Vox (3/21/16): Saudi Arabia’s “authoritarian government, ultra-conservative values, and extremist-promoting foreign policy would seem like an unusual passion project for American foreign policy professionals.”
The trope of foreign corruption of the innocent empire, of course, predates Khashoggi’s death. Vox’s Max Fisher (3/21/16) insisted in March 2016 that Saudi Arabia has “captured” Washington, and this was the reason “we” had strayed from “our values.”
The article treated the US/Saudi alliance as some kind of mystery, rather than the logical outgrowth of a cynical empire that is not motivated by human rights but uses them for branding. “America’s foreign policy establishment has aligned itself with an ultra-conservative dictatorship that often acts counter to US values,” Fisher insisted. What “values” are those? He never really explained, but went on:
What explains the Washington consensus in favor of Wahhabist autocrats who often act counter to American values and interests? Some in the Obama administration, based on what they told the Atlantic (and on my own conversations with administration officials), seem to believe the answer is money: that Saudi Arabia and other oil-rich Arab states have purchased loyalty and influence.
Obama administration officials who back Saudi crimes and sell them billions in arms aren’t to blame; it’s some nebulous Saudi lobby, Obama administration officials insist, with money that somehow they are powerless to resist.
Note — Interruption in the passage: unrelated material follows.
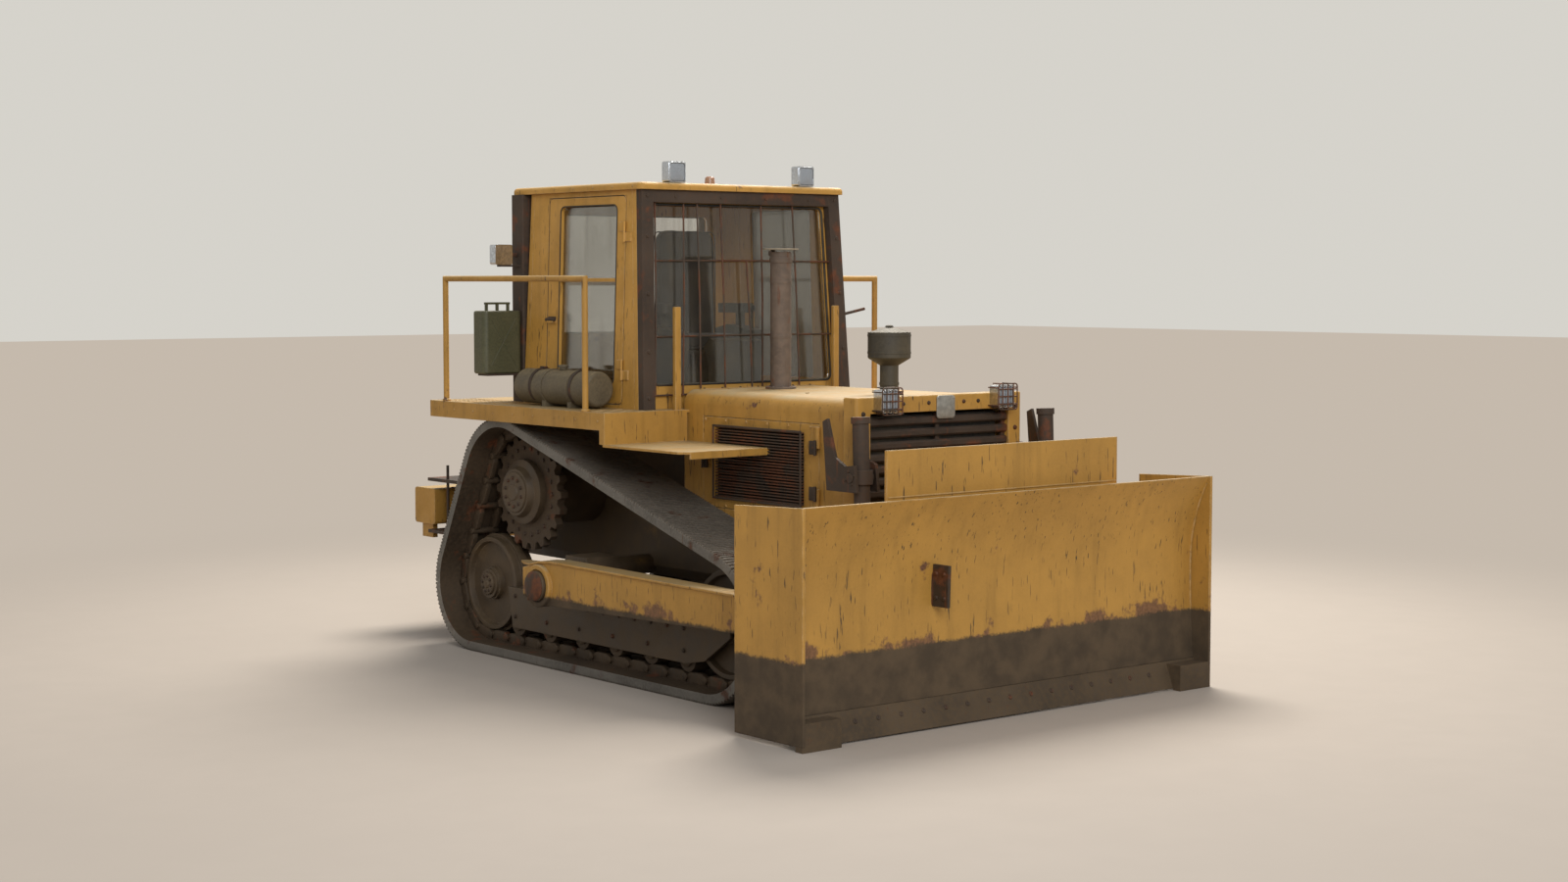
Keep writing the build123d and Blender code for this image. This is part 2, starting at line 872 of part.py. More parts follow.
def louvres():
    """Slanted slats that fill the louvre opening of the left engine door."""
    y = (louvre_front_y + rest_gap, louvre_rear_y - rest_gap)
    pitch = (louvre_top_z - louvre_low_z) / louvre_count
    outer = hood_half_width - 2
    slats = []
    for number in range(louvre_count):
        low = louvre_low_z + pitch * number
        slat = [
            (outer, low + pitch * 0.1),
            (outer, low + pitch * 0.35),
            (outer - louvre_depth, low + pitch * 0.9),
            (outer - louvre_depth, low + pitch * 0.65),
        ]
        slats.append(along(front_face(slat), y))
    frame_x = (outer - louvre_depth - 10, outer - louvre_depth * 0.5)
    posts = [
        block(frame_x, (middle - 12, middle + 12), (louvre_low_z + rest_gap, louvre_top_z - rest_gap))
        for middle in (y[0] + 12, (y[0] + y[1]) / 2, y[1] - 12)
    ]
    return posts[0].fuse(*posts[1:], *slats)


def sill():
    """Ledge along the hull under the left engine door."""
    z = (door_low_z - sill_height - sill_depth, door_low_z - sill_height)
    return block((hull_half_width, hood_half_width + sill_depth), (hull_front_y, hood_rear_y), z)


def radiator_guard():
    """Heavy front frame round the grille."""
    y = (guard_front_y, guard_front_y + guard_depth)
    frame = block((-guard_half_width, guard_half_width), y, (hull_low_z, guard_top_z))
    frame = fillet(frame.edges().group_by(Axis.Y)[0].filter_by(Axis.Z), guard_corner)
    frame = fillet(frame.faces().sort_by(Axis.Z)[-1].edges(), guard_corner / 2)
    opening = block(
        (-grille_half_width, grille_half_width), (y[0] - 5, y[1] + 5), (grille_low_z, grille_top_z)
    )
    return frame - opening


def grille():
    """Horizontal bars, rounded at the front, on three upright strips."""
    front = guard_front_y + grille_inset
    half = grille_half_width - rest_gap
    strip_y = (front + grille_bar_depth * 0.7, front + grille_bar_depth + 14)
    strips = [
        block(
            (x - grille_strip / 2, x + grille_strip / 2),
            strip_y,
            (grille_low_z + rest_gap, grille_top_z - rest_gap),
        )
        for x in (-half + grille_strip / 2, 0, half - grille_strip / 2)
    ]
    rows = int((grille_top_z - grille_low_z) / grille_pitch)
    margin = (grille_top_z - grille_low_z - rows * grille_pitch) / 2
    bars = []
    for row in range(rows):
        low = grille_low_z + margin + row * grille_pitch + (grille_pitch - grille_bar_height) / 2
        bar = block((-half, half), (front, front + grille_bar_depth), (low, low + grille_bar_height))
        bars.append(chamfer(bar.edges().filter_by(Axis.X).group_by(Axis.Y)[0], grille_bar_height * 0.22))
    return bars[0].fuse(*bars[1:], *strips)


def radiator():
    """Radiator core and its tanks behind the grille."""
    front = guard_front_y + grille_inset + grille_bar_depth + 40
    half = hood_half_width - hood_sheet - rest_gap * 2
    return block((-half + 30, half - 30), (front, front + 150), (hull_top_z, guard_top_z - 130))


# Hood fittings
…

Clearly Saudi money—like pro-Israel money—has influence around the margins (or else, one assumes, they wouldn’t spend it), but the idea that the US wouldn’t be backing violent dictatorships if it wasn’t corrupted by some sinister foreign actor has no historical or empirical basis. US backing of Saudi Arabia predates its current public relations machine by decades, a machine that exists largely to influence the scope and depth of the US/Saudi alliance, not the fact of it.
Fisher even vaguely acknowledges this (“no one is ordered by foreign funders to express a certain viewpoint. Rather, they described a subtler role, in which money amplifies preexisting norms and habits that favor a pro-Saudi consensus”), but this undercuts his thesis entirely—that Saudi Arabia somehow undermines America’s “values” rather than manifests them. But Fisher doesn’t appear to earnestly be trying to understand the nature of this alliance; he appears to be tasked, instead, with ameliorating cognitive dissonance, with preserving US human rights mythology by treating it as a foreign-contrived anomaly, rather than a natural extension of a largely violent and arbitrary global empire. Then comes the kicker:
US still provides direct support for Saudi actions that undermine the regional stability America desires, for example by backing the Yemen war against Americans’ better judgment.
What Americans? Where? The Obama White House at the time, as Fisher notes in the next paragraph, backed the war entirely. So who are these mysterious Americans whose “judgment” is against the Yemen war? He never says. These good, wholesome Americans who believe in US “values” are somehow never in charge, but are nonetheless always being corrupted by dastardly foreign actors.